Margaret Washington says the one possibility hardly rules out the other.
"Not many Black people in the Americas are free of the stigma of white blood. It is the case that slaveholders had sex with their slaves and had children who were biracial," Washington, the professor, says. "It was the case not only in the United States. It was even more so the case in a country like Jamaica. And it was the case in India where her mother was from."
All three nations are former British colonies, she argues, "cut from the same cloth."
The media's record reporting on pioneering candidates is mixed. Geraldine Ferraro, Sarah Palin and Hillary Clinton all periodically endured sexist strains to coverage.
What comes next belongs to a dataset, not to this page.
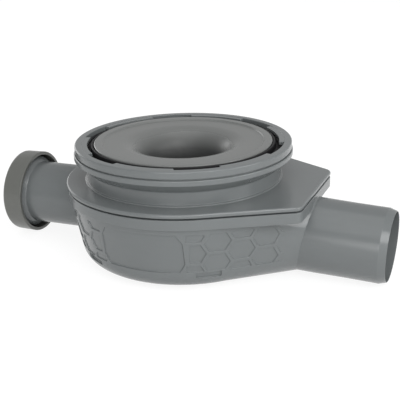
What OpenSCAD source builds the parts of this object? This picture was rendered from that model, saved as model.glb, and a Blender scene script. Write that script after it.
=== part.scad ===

The press was mocked for falling for candidate Barack Obama's charisma on the trail, yet it took years to find ways to convey that untruthful assertions from political opponents and critics about his schooling in Indonesia and his birth were lies, not merely valid points of view.
Right on schedule, Newsweek this week published a column by a conservative law professor who argued that Harris isn't eligible to run for vice president because her parents were immigrants and not citizens at the time of her birth. (A decade ago, the professor came in second in a Republican primary race for California's state attorney general. Harris ultimately won the office that year.)
The article follows the legal logic that has been widely discounted by legal scholars, including other prominent conservatives.
As a journalistic matter, the Newsweek piece represents a revival of the playbook deployed by large segments of the conservative media that indulged the racist birther claims against the nation's first black president.